>> begin
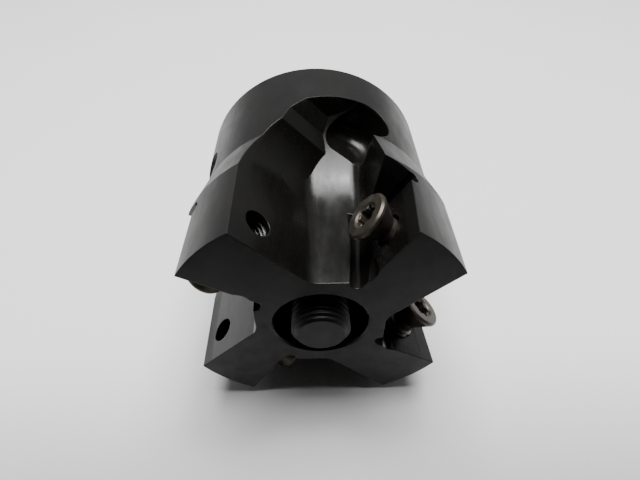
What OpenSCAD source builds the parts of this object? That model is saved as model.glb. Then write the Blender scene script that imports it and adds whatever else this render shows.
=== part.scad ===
// Shell-type face mill, lying on its side: the cutter axis is Y, the cutting face looks
// towards -Y, and the origin is the centre of the arbor bore in the rear mounting face.

/* [Body] */
// Diameter over the four teeth, without inserts
tooth_od = 48.3; // [47.5:0.1:50]
// Diameter of the rear hub
hub_d = 44.45; // [43.5:0.05:45]
// Length from the rear mounting face to the cutting face
body_len = 44.45; // [44:0.05:47]
// Length of the cylindrical tooth ring behind the cutting face
ring_len = 15; // [14:0.1:16]
// Distance from the cutting face to where the cone meets the hub
cone_end = 23.8; // [22:0.1:26]
// Chamfer on the rear rim of the hub
rim_chamfer = 0.6; // [0.2:0.1:1]

/* [Bores] */
// Diameter of the arbor pilot bore
arbor_d = 19.05; // [18:0.05:20]
// Length of the ground land at the mouth of the pilot bore
land_len = 11; // [9:0.5:11]
// Diameter of the relieved bore behind the land
relief_d = 20; // [19.6:0.1:21]
// Depth of the relieved bore, down to the web
bore_depth = 21; // [20.8:0.1:21.4]
// Diameter of the counterbore in the cutting face
counterbore_d = 15.3; // [15:0.1:15.8]
// Depth of the counterbore in the cutting face
counterbore_depth = 13.45; // [12:0.05:14]
// Diameter of the lock screw's clearance hole in the web
web_hole_d = 10.2; // [10:0.1:10.6]
// Width of the drive keyway across the rear face
key_w = 7.95; // [6:0.05:10]
// Depth of the drive keyway
key_depth = 4.8; // [3:0.1:5.5]

/* [Gullets] */
// Distance of each tooth's flat back from the tooth's centre line
back_offset = 6.32; // [6:0.02:6.8]
// Height of the gullet floor above the cutter axis
floor_height = 10.4; // [10.2:0.05:10.8]
// Distance from the cutting face to where the floor starts to rise
rise_start = 14.5; // [13:0.1:16]
// Radius of the rising floor, seen from the side
rise_r = 24; // [20:0.5:24]
// Radius between the floor and the flat back of the tooth
back_fillet_r = 3; // [2:0.1:3.5]
// Radius between the floor and the wall behind the seat
wall_fillet_r = 2.5; // [1.5:0.1:3]
// Angle of the wall behind the seat, from the floor
wall_angle = 78; // [76:0.5:80]
// Radius of the cutter runout behind the flat back
runout_r = 12.4; // [12:0.1:12.8]
// Radius of the round pocket at the rear end of the gullet
end_r = 5.1; // [4.8:0.05:5.3]

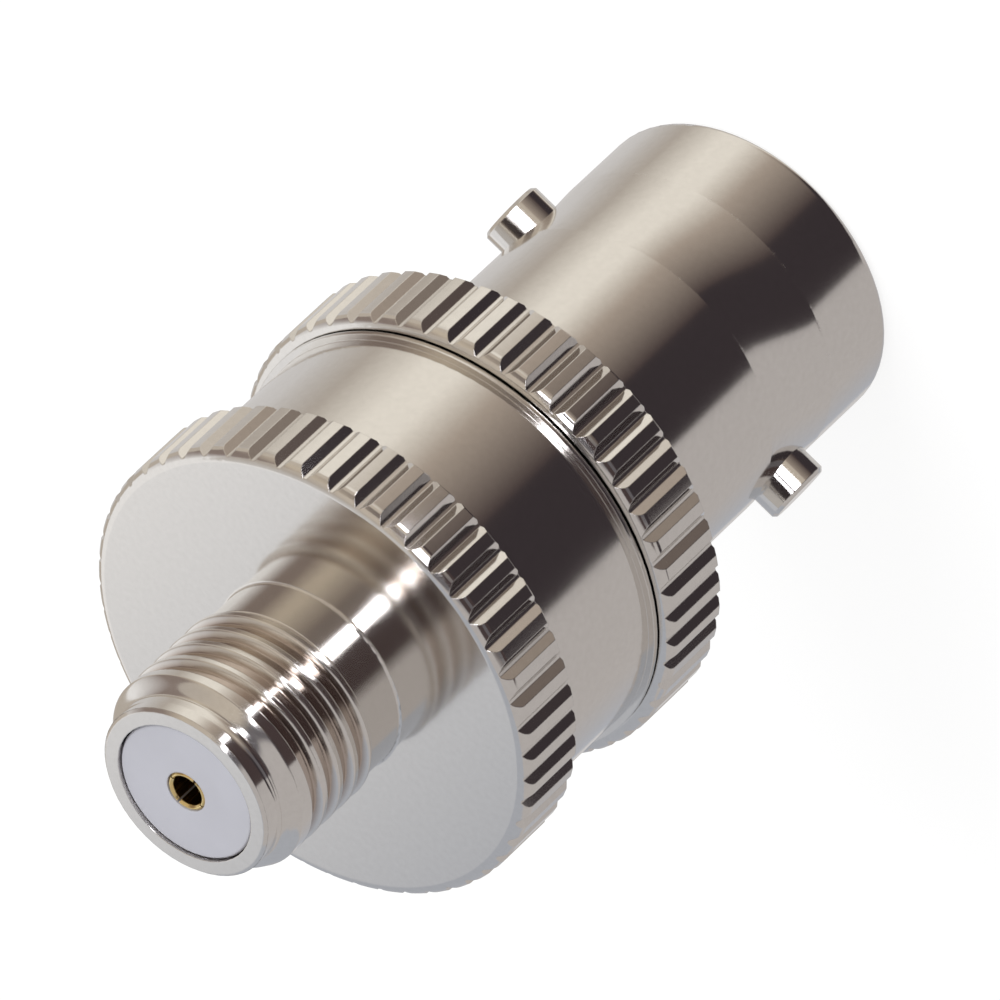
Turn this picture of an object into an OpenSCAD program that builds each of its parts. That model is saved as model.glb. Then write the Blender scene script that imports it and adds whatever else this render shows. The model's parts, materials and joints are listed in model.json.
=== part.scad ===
>> end
WHAT THE TASK REQUIRES ▸ Copy all of the data exactly.

WRITTEN SOLUTION ▸
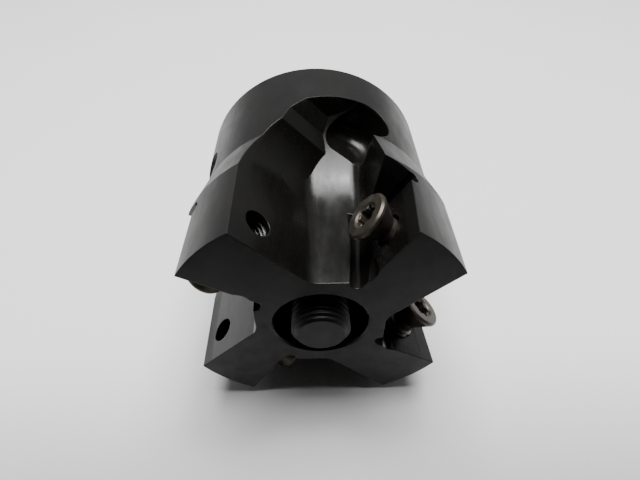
What OpenSCAD source builds the parts of this object? That model is saved as model.glb. Then write the Blender scene script that imports it and adds whatever else this render shows.
=== part.scad ===
// Shell-type face mill, lying on its side: the cutter axis is Y, the cutting face looks
// towards -Y, and the origin is the centre of the arbor bore in the rear mounting face.

/* [Body] */
// Diameter over the four teeth, without inserts
tooth_od = 48.3; // [47.5:0.1:50]
// Diameter of the rear hub
hub_d = 44.45; // [43.5:0.05:45]
// Length from the rear mounting face to the cutting face
body_len = 44.45; // [44:0.05:47]
// Length of the cylindrical tooth ring behind the cutting face
ring_len = 15; // [14:0.1:16]
// Distance from the cutting face to where the cone meets the hub
cone_end = 23.8; // [22:0.1:26]
// Chamfer on the rear rim of the hub
rim_chamfer = 0.6; // [0.2:0.1:1]

/* [Bores] */
// Diameter of the arbor pilot bore
arbor_d = 19.05; // [18:0.05:20]
// Length of the ground land at the mouth of the pilot bore
land_len = 11; // [9:0.5:11]
// Diameter of the relieved bore behind the land
relief_d = 20; // [19.6:0.1:21]
// Depth of the relieved bore, down to the web
bore_depth = 21; // [20.8:0.1:21.4]
// Diameter of the counterbore in the cutting face
counterbore_d = 15.3; // [15:0.1:15.8]
// Depth of the counterbore in the cutting face
counterbore_depth = 13.45; // [12:0.05:14]
// Diameter of the lock screw's clearance hole in the web
web_hole_d = 10.2; // [10:0.1:10.6]
// Width of the drive keyway across the rear face
key_w = 7.95; // [6:0.05:10]
// Depth of the drive keyway
key_depth = 4.8; // [3:0.1:5.5]

/* [Gullets] */
// Distance of each tooth's flat back from the tooth's centre line
back_offset = 6.32; // [6:0.02:6.8]
// Height of the gullet floor above the cutter axis
floor_height = 10.4; // [10.2:0.05:10.8]
// Distance from the cutting face to where the floor starts to rise
rise_start = 14.5; // [13:0.1:16]
// Radius of the rising floor, seen from the side
rise_r = 24; // [20:0.5:24]
// Radius between the floor and the flat back of the tooth
back_fillet_r = 3; // [2:0.1:3.5]
// Radius between the floor and the wall behind the seat
wall_fillet_r = 2.5; // [1.5:0.1:3]
// Angle of the wall behind the seat, from the floor
wall_angle = 78; // [76:0.5:80]
// Radius of the cutter runout behind the flat back
runout_r = 12.4; // [12:0.1:12.8]
// Radius of the round pocket at the rear end of the gullet
end_r = 5.1; // [4.8:0.05:5.3]

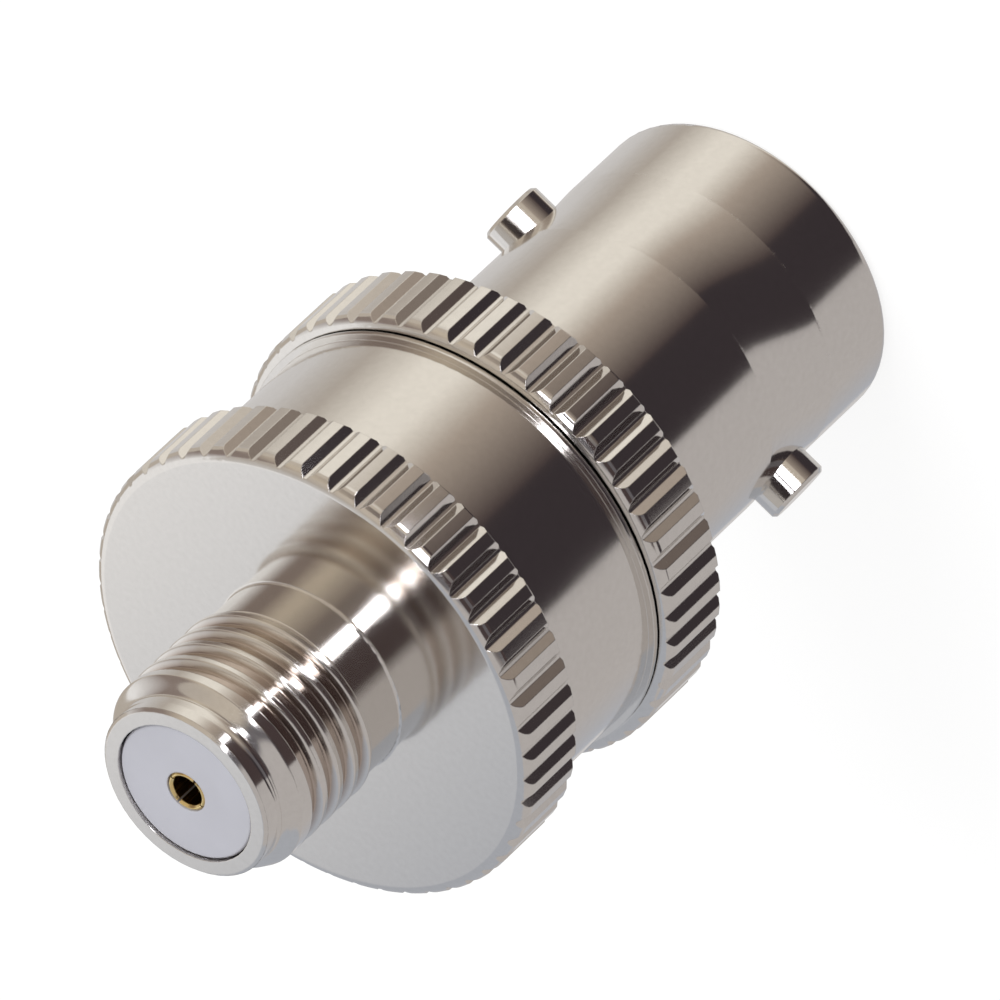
Turn this picture of an object into an OpenSCAD program that builds each of its parts. That model is saved as model.glb. Then write the Blender scene script that imports it and adds whatever else this render shows. The model's parts, materials and joints are listed in model.json.
=== part.scad ===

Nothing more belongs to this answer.